Dagens Nyheter’s foreign policy commentator defines Finnish foreign philosophy (toward Russia) by using US President Roosevelt’s formulation: ”Speak softly, carry a big stick and you will go far ”. It is about what Finland’s security policy line has been for decades: a combination of open direct contact with the Kremlin and a real defence force. He says that Sweden has acted the opposite way, ”Speak tough, but leave your stick at home”. In recent years, it has meant that Sweden has frozen contacts with Russia, while in practice the military’s capability for territorial defence has almost disappeared. The Finns have learned the hard way that freedom cannot be taken for granted and must always be defended, with arms in hand if it comes to that. 200 years of continuous peace in Sweden has led to a somewhat different kind of thinking.
There are a whole range of reasons for this difference. Before its independence gained over a century ago Finland was a part of Russia. Since its’ independence, Finland has been forced to fight for its survival and parts of its territory have been annexed. Each time, the threat has come from the East.
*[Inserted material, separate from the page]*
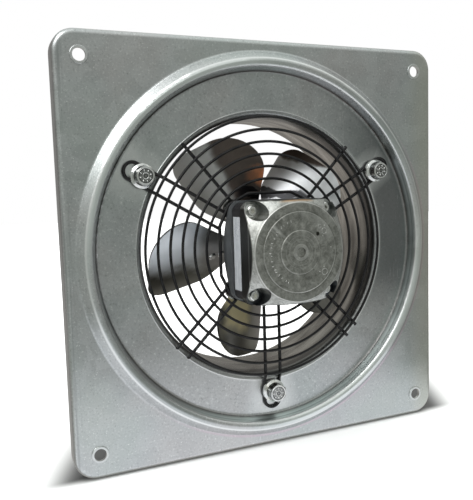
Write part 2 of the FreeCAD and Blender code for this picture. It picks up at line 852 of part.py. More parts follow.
def motor_fasteners():
    """Through screws, their washers and the clamps that hold the guard frame to the motor."""
    head_base = "well_floor + screw_washer_thick"
    nut_back = "clamp_top - clamp_thick - clamp_nut_thick"

    screw = new_body("motor_screw")
    turned(screw, "screw_blank", [
        (f"{head_base} + screw_head_height", "0"),
        (f"{head_base} + screw_head_height", "screw_head - 0.6"),
        (f"{head_base} + screw_head_height - 0.6", "screw_head"),
        (head_base, "screw_head"),
        (head_base, "screw_radius"),
        (f"{nut_back} - 1", "screw_radius"),
        (f"{nut_back} - 1.5", "screw_radius - 0.5"),
        (f"{nut_back} - 1.5", "0"),
    ])
    cut(screw, "screw_socket", f"{head_base} + screw_head_height", "screw_socket_depth",
        lambda s: hexagon(s, "screw_socket_flats"))
    group("motor_screws", [placed(screw, place) for place in screw_places()])

    washer = new_body("screw_washer")
    solid(washer, "screw_washer_disc", head_base, "screw_washer_thick",
          lambda s: circle(s, "screw_head + 0.9"))
    cut(washer, "screw_washer_hole", head_base, "screw_washer_thick",
        lambda s: circle(s, "screw_hole - 0.1"))
    group("screw_washers", [placed(washer, place) for place in screw_places()])

    clamp = new_body("guard_clamp")
    turned(clamp, "clamp_disc", [
        ("seat_level", "screw_hole"),
        ("seat_level", "clamp_collar"),
        ("clamp_top", "clamp_collar"),
        ("clamp_top", "clamp_radius"),
        ("clamp_top - clamp_thick", "clamp_radius"),
        ("clamp_top - clamp_thick", "screw_hole"),
    ])
    group("guard_clamps", [placed(clamp, place) for place in screw_places()])

    nut = new_body("clamp_nut")
    nut_front = "clamp_top - clamp_thick"
    solid(nut, "clamp_nut_hex", nut_front, "clamp_nut_thick", lambda s: hexagon(s, "clamp_nut_flats", 15.0))
    cut(nut, "clamp_nut_bore", nut_front, "clamp_nut_thick", lambda s: circle(s, "screw_radius + 0.02"))
    group("clamp_nuts", [placed(nut, place) for place in screw_places()])


def nameplate():
    """Blank rating plate on the left side of the stack."""
    plate = doc.addObject("Part::Box", "nameplate_box")
    bind(plate, "Length", "label_thick")
    bind(plate, "Width", "label_width")
    bind(plate, "Height", "label_length")
    corner = Vector(-size("stack_side") / 2 - size("label_thick"), -size("label_front"), -28.0)
    plate.Placement = Placement(corner, Rotation())
    keep("nameplate", plate)


def bearing(name, front):
    """A ball bearing: outer ring, inner ring and balls, with its front face at a level."""
    back = f"{front} - bearing_width"

    outer = new_body(name + "_outer")
    turned(outer, name + "_outer_ring", [
        (front, "bearing_outer_race"), (front, "bearing_outer"),
        (back, "bearing_outer"), (back, "bearing_outer_race"),
    ])
    keep(name + "_outer", outer)

    inner = new_body(name + "_inner")
    turned(inner, name + "_inner_ring", [
        (front, "bearing_bore"), (front, "bearing_inner_race"),
        (back, "bearing_inner_race"), (back, "bearing_bore"),
    ])
    keep(name + "_inner", inner)

    pitch = (size("bearing_inner_race") + size("bearing_outer_race")) / 2
    ball = (size("bearing_outer_race") - size("bearing_inner_race")) / 2 - 0.05
    level = size(front) - size("bearing_width") / 2
    balls = []
    for i in range(BALL_COUNT):
        centre = about_axis(360.0 * i / BALL_COUNT, pitch, level).Base
        balls.append(Part.makeSphere(ball, centre))
    group(name + "_balls", balls)


def preload_washer():
    body = new_body("preload_washer")
    turned(body, "spring_ring", [
        ("bearing_front + 0.02", "bearing_outer_race - 0.5"),
        ("bearing_front + preload_thick - 0.02", "bearing_outer_race - 0.5"),
        ("bearing_front + preload_thick - 0.02", "bearing_outer - 0.2"),
        ("bearing_front + 0.02", "bearing_outer - 0.2"),
    ])
    keep("preload_washer", body)


# ---------------------------------------------------------------- rotor and impeller

def rotor():
    shaft = new_body("rotor_shaft")
    turned(shaft, "shaft_turning", [
        ("shaft_front", "0"),
        ("shaft_front", "shaft_radius"),
        ("bearing_front - bearing_width", "shaft_radius"),
        ("bearing_front - bearing_width", "shaft_shoulder"),
        ("stack_front + 0.2", "shaft_shoulder"),
        ("stack_front + 0.2", "shaft_radius + 0.8"),
        ("stack_back - 0.2", "shaft_radius + 0.8"),
        ("stack_back - 0.2", "shaft_shoulder"),
        ("bearing_rear", "shaft_shoulder"),
        ("bearing_rear", "shaft_radius"),
        ("boss_back - 0.1", "shaft_radius"),
        ("boss_back - 0.1", "shaft_radius - 0.5"),
        ("boss_back - 1.1", "shaft_radius - 0.5"),
        ("boss_back - 1.1", "shaft_radius"),
        ("shaft_end + 0.6", "shaft_radius"),
        ("shaft_end", "shaft_radius - 0.6"),
        ("shaft_end", "0"),
    ])
    keep("rotor_shaft", shaft)

    core = new_body("rotor_core")
    turned(core, "core_turning", [
        ("stack_front", "shaft_radius + 0.8"), ("stack_front", "rotor_radius"),
        ("stack_back", "rotor_radius"), ("stack_back", "shaft_radius + 0.8"),
    ])
    keep("rotor_core", core)

    cages = []
    for name, front in (("front_cage", "stack_front + cage_thick"), ("rear_cage", "stack_back")):
        cage = new_body(name)
        turned(cage, name + "_ring", [
            (front, "cage_inner"), (front, "cage_radius"),
            (f"{front} - cage_thick", "cage_radius"), (f"{front} - cage_thick", "cage_inner"),
        ])
        cages.append(cage.Shape.copy())
    group("rotor_end_rings", cages)

    clip = new_body("shaft_clip")
    turned(clip, "clip_ring", [
        ("boss_back - 0.15", "shaft_radius - 0.5"), ("boss_back - 0.15", "shaft_radius + 2.4"),
        ("boss_back - 1.05", "shaft_radius + 2.4"), ("boss_back - 1.05", "shaft_radius - 0.5"),
    ])
    cut(clip, "clip_gap", "boss_back", "2", lambda s: rectangle(s, "2", "1.6", "5"))
    keep("shaft_clip", clip)


def blade_place(angle):
    """A blade stands along its local Z axis, pitched about it, at its angle round the fan."""
    turn = Placement(Vector(), Rotation(Vector(0, 1, 0), 90.0 - angle))
    out = Placement(Vector(0, -size("blade_level"), 0), Rotation())
    pitch = Placement(Vector(), Rotation(Vector(0, 0, 1), -size("blade_pitch")))
    return turn.multiply(out).multiply(pitch)


def rivet_heights():
    return size("rivet_inner"), size("rivet_outer")


def rivet_bores():
    """Drilling cylinders for the rivets of one blade, in the blade's own frame."""
    radius = size("rivet_radius") + 0.05
    reach = 10.0
    bores = [
        Part.makeCylinder(radius, 2 * reach, Vector(0, -reach, height), Vector(0, 1, 0))
        for height in rivet_heights()
    ]
    return Part.makeCompound(bores)


def blade_master():
    """A cambered petal: an arched strip of sheet trimmed to a rounded outline."""
    camber = size("blade_camber")
    thick = size("blade_thick")
    foot = Vector(0, camber, 22.0)
    strip = Part.makeCylinder(camber + thick / 2, 80.0, foot, Vector(0, 0, 1))
    core = Part.makeCylinder(camber - thick / 2, 80.0, foot, Vector(0, 0, 1))
    sheet = strip.cut(core)

    outline = new_body("blade_outline")
    corners = [("14", "24"), ("37", "55"), ("36", "91.6"), ("-36", "91.6"), ("-28", "44"), ("-9", "24")]
    solid(outline, "petal", "30", "60", lambda s: polygon(s, corners))
    radii = {"tip_front": (36.0, "31"), "tip_back": (-36.0, "14"),
             "side_front": (37.0, "20"), "side_back": (-28.0, "24")}
    for corner, (across, radius) in radii.items():
        fillet(outline, corner + "_round", radius,
               lambda e: along_axis(e) and abs(e.BoundBox.XMin - across) < 1e-6)
    blade = sheet.common(outline.Shape).cut(rivet_bores())
    return blade.Solids[0]


def hub_boss():
    """Turned boss on the shaft, with its radial set screw."""
    boss = new_body("hub_boss")
    turned(boss, "boss_turning", [
        ("boss_front", "shaft_radius"), ("boss_front", "hub_radius - 1"),
        ("boss_front - 1", "hub_radius"), ("boss_back + 1", "hub_radius"),
        ("boss_back", "hub_radius - 1"), ("boss_back", "shaft_radius"),
    ])
    screw_radius = size("set_screw_radius")
    screw_level = size("boss_front") - 5.0
    screw_foot = size("shaft_radius") + 0.1
    bore = Part.makeCylinder(
        screw_radius + 0.05, size("hub_radius"), Vector(0, -screw_level, 2.0), Vector(0, 0, 1))
    item = doc.addObject("Part::Feature", "hub_boss_drilled")
    item.Shape = boss.Shape.cut(bore)
    keep("hub_boss", item)

    length = 5.6
    socket_reach = 1.15
    socket_depth = 2.5
    screw = Part.makeCylinder(screw_radius, length, Vector(0, -screw_level, screw_foot), Vector(0, 0, 1))
    turns = [math.radians(60 * i) for i in range(7)]
    socket = Part.makePolygon([
        Vector(socket_reach * math.cos(turn), socket_reach * math.sin(turn), 0) for turn in turns
    ])
    key = Part.Face(socket).extrude(Vector(0, 0, socket_depth))
    key.translate(Vector(0, -screw_level, screw_foot + length - socket_depth))
    group("hub_set_screw", [screw.cut(key)])


def arm_level():
    """Local depth of the spider arms' front faces, just behind the blades."""
    return size("blade_thick") / 2 + size("arm_gap")


def hub_spider():
    """A disc with one flat arm behind each blade, pitched like the blade."""
    width = size("arm_width")
    inner_end = 8.0
    arm = Part.makeBox(
        width, size("arm_thick"), size("arm_end") - inner_end, Vector(-width / 2, arm_level(), inner_end))
    tip_edges = [
        edge for edge in arm.Edges
        if along_axis(edge) and edge.BoundBox.ZMin > inner_end + 1.0
    ]
    arm = arm.makeFillet(width / 2 - 0.2, tip_edges).cut(rivet_bores())
    thick = size("spider_thick")
    front = -size("blade_level") - thick / 2 + 1.5
    spider = Part.makeCylinder(size("spider_radius"), thick, Vector(0, front, 0), Vector(0, 1, 0))
    for angle in BLADE_ANGLES:
        turned_arm = arm.copy()
        turned_arm.Placement = blade_place(angle)
        spider = spider.fuse(turned_arm)
    centre = Part.makeCylinder(size("hub_radius"), size("duct_end"), Vector(0, 0, 0), Vector(0, 1, 0))
    group("hub_spider", [spider.cut(centre).removeSplitter().Solids[0]])


def blade_rivet(height):
    """A rivet through blade and arm, with a flat conical head on each side."""
    play = 0.06
    front = -size("blade_thick") / 2 - play
    back = arm_level() + size("arm_thick") + play
    cap = size("rivet_head_thick")
    head = size("rivet_head")
    along = Vector(0, 1, 0)
    shank = Part.makeCylinder(size("rivet_radius"), back - front, Vector(0, front, height), along)
    front_head = Part.makeCone(head * 0.6, head, cap, Vector(0, front - cap, height), along)
    back_head = Part.makeCone(head, head * 0.6, cap, Vector(0, back, height), along)
    return shank.fuse(front_head).fuse(back_head).removeSplitter()


def impeller():
    blade = blade_master()
    rivets = []
    for number, angle in enumerate(BLADE_ANGLES, start=1):
        item = doc.addObject("Part::Feature", f"blade_{number}_sheet")
        item.Shape = blade
        item.Placement = blade_place(angle)
        keep(f"blade_{number}", item)
        for height in rivet_heights():
            rivet = blade_rivet(height)
            rivet.Placement = blade_place(angle)
            rivets.append(rivet)
    group("blade_rivets", rivets)
    hub_boss()
    hub_spider()


# ---------------------------------------------------------------- build, check and write

wall_plate()
duct_sleeve()
wire_guard()
guard_fasteners()
front_shield()
rear_shield()
cable_grommet()
stator()
motor_fasteners()
nameplate()
bearing("front_bearing", "bearing_front")
bearing("rear_bearing", "bearing_rear")
preload_washer()
rotor()
impeller()
doc.recompute()

for item in doc.Objects:
    if "Invalid" in item.State or "Error" in item.State:
        raise RuntimeError(f"{item.Label} did not recompute: {item.State}")
for label, item in nodes.items():
    if item.Shape.isNull() or not item.Shape.isValid():
        raise RuntimeError(label + " has no valid shape")

os.makedirs("parts", exist_ok=True)
for label, item in nodes.items():
    item.Shape.exportStep(os.path.join("parts", label + ".step"))
print(len(nodes), "sub-parts written")
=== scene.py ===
import json
import math
import random

import bmesh
import bpy
from mathutils import Euler, Matrix, Vector


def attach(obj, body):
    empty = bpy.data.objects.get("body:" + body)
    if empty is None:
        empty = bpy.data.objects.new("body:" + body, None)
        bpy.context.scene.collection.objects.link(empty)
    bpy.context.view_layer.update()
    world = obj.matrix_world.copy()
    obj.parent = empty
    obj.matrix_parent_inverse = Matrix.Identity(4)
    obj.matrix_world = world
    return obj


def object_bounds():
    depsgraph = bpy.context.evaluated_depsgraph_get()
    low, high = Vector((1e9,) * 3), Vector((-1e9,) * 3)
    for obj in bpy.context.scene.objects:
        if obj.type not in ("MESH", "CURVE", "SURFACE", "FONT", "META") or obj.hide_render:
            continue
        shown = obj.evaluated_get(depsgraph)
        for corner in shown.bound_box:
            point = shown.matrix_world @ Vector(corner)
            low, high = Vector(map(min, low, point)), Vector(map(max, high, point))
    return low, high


# Looks of a square-plate axial exhaust fan. Metres, +Y into the wall, origin on the plate's front face.

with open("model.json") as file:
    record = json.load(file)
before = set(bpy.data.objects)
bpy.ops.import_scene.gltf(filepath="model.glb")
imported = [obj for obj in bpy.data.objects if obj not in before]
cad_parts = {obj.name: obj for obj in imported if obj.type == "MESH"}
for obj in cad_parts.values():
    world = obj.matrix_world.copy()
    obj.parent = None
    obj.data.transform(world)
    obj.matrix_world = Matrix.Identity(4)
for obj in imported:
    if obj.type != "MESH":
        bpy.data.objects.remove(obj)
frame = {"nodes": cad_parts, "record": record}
cad_low, cad_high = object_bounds()
nodes = frame["nodes"]
MM = 0.001

# sizes of the CAD nodes that the looks and the added parts follow, in mm and degrees
RINGS = [100.6 - 9.4 * number for number in range(6)]
LOOP_ANGLES = (30, 150, 270)
LOOP_HALF_WIDTH = 6.5
PAIR_ANGLES = (225, 315)
PAIR_HALF_WIDTH = 6.0
SINGLE_ANGLES = (47, 130.5)
WIRE_ENDS = 105.5
BOLT_CIRCLE = 115.0
BOLT_FACE = 8.5
SCREW_X, SCREW_Z = 30.0, 30.5
MOTOR_FACE = 48.6
LIP_RADIUS = 105.9
LIP_LEVEL = -4.0
SLEEVE_RADIUS = 102.5
SLEEVE_START = -12.0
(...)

The historical perspective is absolutely crucial. Sweden, on the other hand, has not fought in a war for centuries. Another difference is geopolitical; Finland is in a completely different situation than Sweden, being sandwiched between East and West. During the Cold War, it provided a slightly larger manoeuvring space for Sweden, and Defence Minister, Torsten Gustafsson (C), 1981 – in connection with submarine violations – could escape statements such as ”Even if we consider ourselves neutral, we know where we belong”, inferring that ”it is good that Finland is in between”.
While internationally, Finland and Sweden are often considered as closely related (the so-called Nordic non-NATO twins), their respective security- and defence policies are actually very different. The current debate and assessment of Russia’s threat to the state has manifested itself in its own way in both countries. Sweden, which its traditions of a more ideological or idealistic foreign policy philosophy, turned the focus away from territorial defence and has been inclined to believe in peace. Using its voice boldly in world affairs and tackling global injustices, Sweden has left behind the realpolitik thinking. Today, this philosophy has led, to among other things, a strained relationship with Russia along with desperate efforts to restore the defence forces. In Sweden (security) political discussions have been more intense due to bloc politics, which tend to cause more extreme reactions.
Russia has been identified as the biggest security threat to Finland as well, but relying on historical experience, Finland has continued on a path of continuous dialogue with Moscow, which it has found to be the only way of survival as a small state attached to Russia. Geo-politics and realpolitik has played the main roles in the Finnish defence debate and preparations for a possible threat from the East were never abandoned. Furthermore, it can be argued that, in Finland, there has been a political consensus of a higher level than in Sweden with regard to security and defence policies. Freedom has never been taken for granted and cautiousness has always existed. Pragmatism, a strong military as a deterrent, continuous dialogue with Russia as well as a calmer political debate are among the factors that make the recent Finnish debate about the threat from Russia differ from that of Sweden’s.